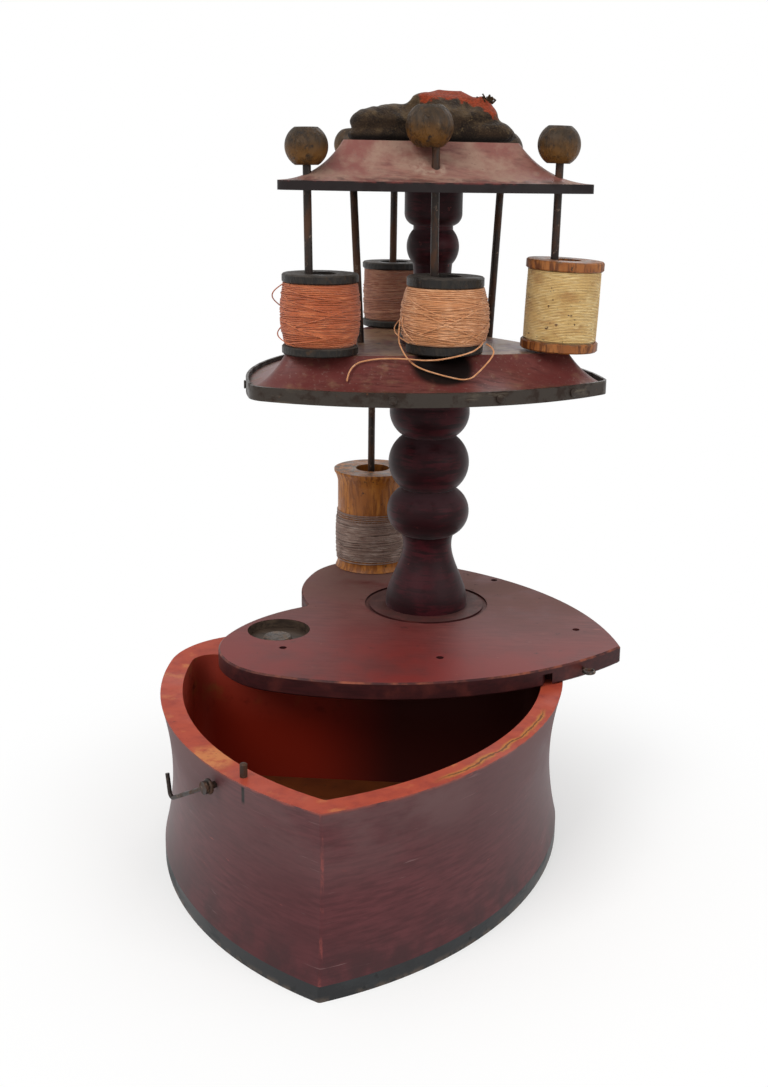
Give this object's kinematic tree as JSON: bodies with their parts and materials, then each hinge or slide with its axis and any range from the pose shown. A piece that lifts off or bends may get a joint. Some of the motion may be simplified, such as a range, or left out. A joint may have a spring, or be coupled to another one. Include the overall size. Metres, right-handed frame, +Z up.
{
  "type": "spool holder",
  "caption": "Antique painted wooden sewing stand: a heart-shaped box with a swinging lid that carries two tiers of thread spools on iron pins under a pincushion.",
  "frame": {"origin": "middle of the heart-shaped box on its underside", "axes": "+Z up, the tip of the heart towards -Y, +X to the right as seen from the tip"},
  "size_m": [0.1684, 0.247, 0.2711],
  "materials": {
    "box_paint": "worn red-brown paint on wood",
    "base_paint": "worn black paint on wood",
    "lid_paint": "worn dusty red paint on wood",
    "tier_paint": "worn dusty red paint on wood",
    "post_paint": "worn dark red paint on wood",
    "iron": "rusted iron wire",
    "band_iron": "dull rusted sheet iron",
    "peg_wood": "painted wood",
    "knob_wood": "darkened turned wood",
    "black_wood": "black stained wood",
    "pale_wood": "bare turned wood",
    "bobbin_wood": "bare turned wood",
    "orange_thread": "cotton thread",
    "peach_thread": "cotton thread",
    "pink_thread": "cotton thread",
    "cream_thread": "cotton thread",
    "grey_thread": "cotton thread",
    "cushion_cloth": "worn wool cloth"
  },
  "bodies": {
    "box": {"box_body": "box_paint", "base_board": "base_paint", "base_nails": "iron", "pivot_peg": "peg_wood", "rim_pin": "iron", "hook_nail": "iron"},
    "hook": {"lid_hook": "iron"},
    "lid": {"lid": "lid_paint", "lid_eye": "iron", "lower_post": "post_paint", "mid_tier": "tier_paint", "tier_band": "band_iron", "band_nails": "iron", "upper_post": "post_paint", "top_tier": "tier_paint", "pincushion": "cushion_cloth", "lower_spindle": "iron", "loose_end": "peach_thread", "loose_loop": "peach_thread"},
    "left_pin": {"left_spindle": "iron", "left_knob": "knob_wood"},
    "left_rear_pin": {"left_rear_spindle": "iron", "left_rear_knob": "knob_wood"},
    "rear_pin": {"rear_spindle": "iron", "rear_knob": "knob_wood"},
    "right_rear_pin": {"right_rear_spindle": "iron", "right_rear_knob": "knob_wood"},
    "right_pin": {"right_spindle": "iron", "right_knob": "knob_wood"},
    "front_pin": {"front_spindle": "iron", "front_knob": "knob_wood"},
    "left_bobbin": {"left_spool": "black_wood", "left_thread": "orange_thread"},
    "front_bobbin": {"front_spool": "black_wood", "front_thread": "peach_thread"},
    "rear_bobbin": {"rear_spool": "black_wood", "rear_thread": "pink_thread"},
    "right_bobbin": {"right_spool": "pale_wood", "right_thread": "cream_thread"},
    "lower_bobbin": {"lower_spool": "bobbin_wood", "lower_thread": "grey_thread"}
  },
  "joints": [
    {"name": "lid_swing", "type": "hinge", "parent": "box", "child": "lid", "pos_m": [-0.0355, 0.054, 0.06], "axis": [0, 0, 1], "range_deg": [-75.6, 104.4]},
    {"name": "hook_swing", "type": "hinge", "parent": "box", "child": "hook", "pos_m": [-0.03906, -0.04621, 0.0535], "axis": [-0.7157, -0.6984, 0], "range_deg": [-60, 174.5]},
    {"name": "left_lift", "type": "slide", "parent": "lid", "child": "left_pin", "axis": [-0.0173, 0.0009, 0.9999], "range_m": [0, 0.05]},
    {"name": "left_rear_lift", "type": "slide", "parent": "lid", "child": "left_rear_pin", "axis": [-0.0749, 0.1889, 0.9791], "range_m": [0, 0.05]},
    {"name": "rear_lift", "type": "slide", "parent": "lid", "child": "rear_pin", "axis": [0.0037, 0.0008, 1], "range_m": [0, 0.05]},
    {"name": "right_rear_lift", "type": "slide", "parent": "lid", "child": "right_rear_pin", "axis": [0.0489, -0.0003, 0.9988], "range_m": [0, 0.05]},
    {"name": "right_lift", "type": "slide", "parent": "lid", "child": "right_pin", "axis": [0.0156, -0.0005, 0.9999], "range_m": [0, 0.05]},
    {"name": "front_lift", "type": "slide", "parent": "lid", "child": "front_pin", "axis": [-0.0053, -0.0004, 1], "range_m": [0, 0.05]},
    {"name": "left_spin", "type": "hinge", "parent": "lid", "child": "left_bobbin", "pos_m": [-0.01976, 0.05948, 0.1748], "axis": [0, 0, 1], "continuous": true},
    {"name": "front_spin", "type": "hinge", "parent": "lid", "child": "front_bobbin", "pos_m": [0.02517, 0.07127, 0.1748], "axis": [0, 0, 1], "continuous": true},
    {"name": "rear_spin", "type": "hinge", "parent": "lid", "child": "rear_bobbin", "pos_m": [-0.00141, 0.14986, 0.1748], "axis": [0, 0, 1], "continuous": true},
    {"name": "right_spin", "type": "hinge", "parent": "lid", "child": "right_bobbin", "pos_m": [0.06804, 0.08412, 0.17542], "axis": [0.0419, 0, 0.9991], "continuous": true},
    {"name": "lower_spin", "type": "hinge", "parent": "lid", "child": "lower_bobbin", "pos_m": [-0.00968, 0.1486, 0.0669], "axis": [0, 0, 1], "continuous": true}
  ]
}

______________________________

## [Written exercise]
Copy every line exactly. Leave nothing out.

## [Task result]
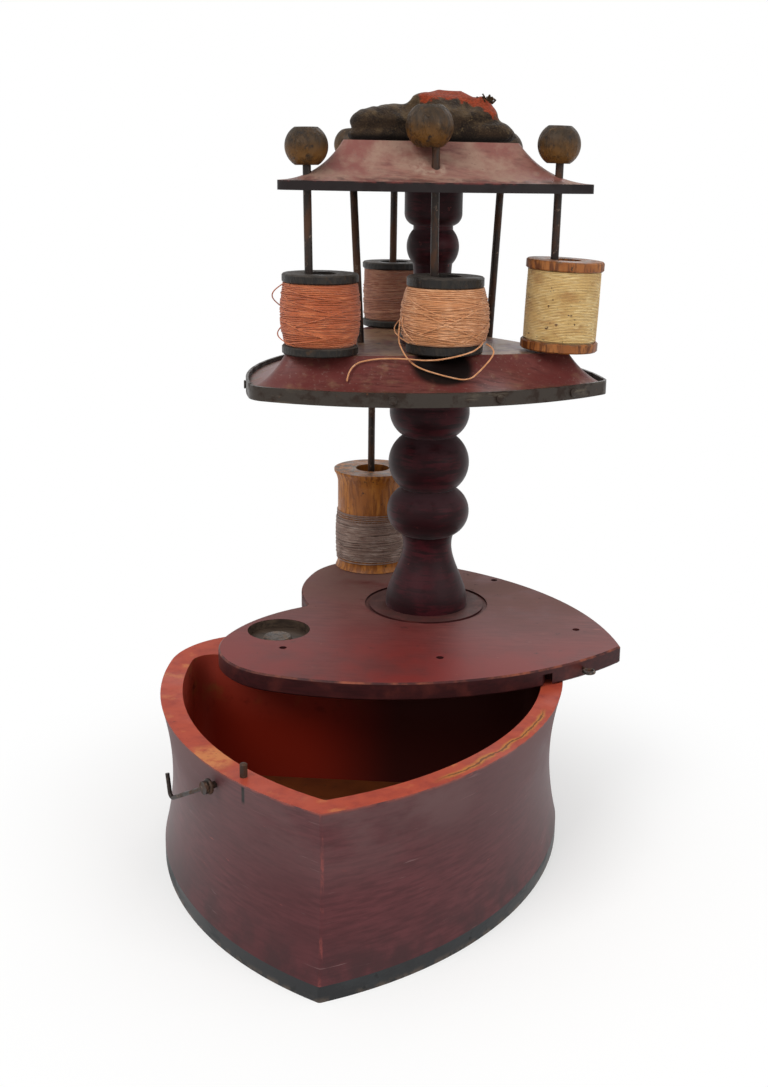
Give this object's kinematic tree as JSON: bodies with their parts and materials, then each hinge or slide with its axis and any range from the pose shown. A piece that lifts off or bends may get a joint. Some of the motion may be simplified, such as a range, or left out. A joint may have a spring, or be coupled to another one. Include the overall size. Metres, right-handed frame, +Z up.
{
  "type": "spool holder",
  "caption": "Antique painted wooden sewing stand: a heart-shaped box with a swinging lid that carries two tiers of thread spools on iron pins under a pincushion.",
  "frame": {"origin": "middle of the heart-shaped box on its underside", "axes": "+Z up, the tip of the heart towards -Y, +X to the right as seen from the tip"},
  "size_m": [0.1684, 0.247, 0.2711],
  "materials": {
    "box_paint": "worn red-brown paint on wood",
    "base_paint": "worn black paint on wood",
    "lid_paint": "worn dusty red paint on wood",
    "tier_paint": "worn dusty red paint on wood",
    "post_paint": "worn dark red paint on wood",
    "iron": "rusted iron wire",
    "band_iron": "dull rusted sheet iron",
    "peg_wood": "painted wood",
    "knob_wood": "darkened turned wood",
    "black_wood": "black stained wood",
    "pale_wood": "bare turned wood",
    "bobbin_wood": "bare turned wood",
    "orange_thread": "cotton thread",
    "peach_thread": "cotton thread",
    "pink_thread": "cotton thread",
    "cream_thread": "cotton thread",
    "grey_thread": "cotton thread",
    "cushion_cloth": "worn wool cloth"
  },
  "bodies": {
    "box": {"box_body": "box_paint", "base_board": "base_paint", "base_nails": "iron", "pivot_peg": "peg_wood", "rim_pin": "iron", "hook_nail": "iron"},
    "hook": {"lid_hook": "iron"},
    "lid": {"lid": "lid_paint", "lid_eye": "iron", "lower_post": "post_paint", "mid_tier": "tier_paint", "tier_band": "band_iron", "band_nails": "iron", "upper_post": "post_paint", "top_tier": "tier_paint", "pincushion": "cushion_cloth", "lower_spindle": "iron", "loose_end": "peach_thread", "loose_loop": "peach_thread"},
    "left_pin": {"left_spindle": "iron", "left_knob": "knob_wood"},
    "left_rear_pin": {"left_rear_spindle": "iron", "left_rear_knob": "knob_wood"},
    "rear_pin": {"rear_spindle": "iron", "rear_knob": "knob_wood"},
    "right_rear_pin": {"right_rear_spindle": "iron", "right_rear_knob": "knob_wood"},
    "right_pin": {"right_spindle": "iron", "right_knob": "knob_wood"},
    "front_pin": {"front_spindle": "iron", "front_knob": "knob_wood"},
    "left_bobbin": {"left_spool": "black_wood", "left_thread": "orange_thread"},
    "front_bobbin": {"front_spool": "black_wood", "front_thread": "peach_thread"},
    "rear_bobbin": {"rear_spool": "black_wood", "rear_thread": "pink_thread"},
    "right_bobbin": {"right_spool": "pale_wood", "right_thread": "cream_thread"},
    "lower_bobbin": {"lower_spool": "bobbin_wood", "lower_thread": "grey_thread"}
  },
  "joints": [
    {"name": "lid_swing", "type": "hinge", "parent": "box", "child": "lid", "pos_m": [-0.0355, 0.054, 0.06], "axis": [0, 0, 1], "range_deg": [-75.6, 104.4]},
    {"name": "hook_swing", "type": "hinge", "parent": "box", "child": "hook", "pos_m": [-0.03906, -0.04621, 0.0535], "axis": [-0.7157, -0.6984, 0], "range_deg": [-60, 174.5]},
    {"name": "left_lift", "type": "slide", "parent": "lid", "child": "left_pin", "axis": [-0.0173, 0.0009, 0.9999], "range_m": [0, 0.05]},
    {"name": "left_rear_lift", "type": "slide", "parent": "lid", "child": "left_rear_pin", "axis": [-0.0749, 0.1889, 0.9791], "range_m": [0, 0.05]},
    {"name": "rear_lift", "type": "slide", "parent": "lid", "child": "rear_pin", "axis": [0.0037, 0.0008, 1], "range_m": [0, 0.05]},
    {"name": "right_rear_lift", "type": "slide", "parent": "lid", "child": "right_rear_pin", "axis": [0.0489, -0.0003, 0.9988], "range_m": [0, 0.05]},
    {"name": "right_lift", "type": "slide", "parent": "lid", "child": "right_pin", "axis": [0.0156, -0.0005, 0.9999], "range_m": [0, 0.05]},
    {"name": "front_lift", "type": "slide", "parent": "lid", "child": "front_pin", "axis": [-0.0053, -0.0004, 1], "range_m": [0, 0.05]},
    {"name": "left_spin", "type": "hinge", "parent": "lid", "child": "left_bobbin", "pos_m": [-0.01976, 0.05948, 0.1748], "axis": [0, 0, 1], "continuous": true},
    {"name": "front_spin", "type": "hinge", "parent": "lid", "child": "front_bobbin", "pos_m": [0.02517, 0.07127, 0.1748], "axis": [0, 0, 1], "continuous": true},
    {"name": "rear_spin", "type": "hinge", "parent": "lid", "child": "rear_bobbin", "pos_m": [-0.00141, 0.14986, 0.1748], "axis": [0, 0, 1], "continuous": true},
    {"name": "right_spin", "type": "hinge", "parent": "lid", "child": "right_bobbin", "pos_m": [0.06804, 0.08412, 0.17542], "axis": [0.0419, 0, 0.9991], "continuous": true},
    {"name": "lower_spin", "type": "hinge", "parent": "lid", "child": "lower_bobbin", "pos_m": [-0.00968, 0.1486, 0.0669], "axis": [0, 0, 1], "continuous": true}
  ]
}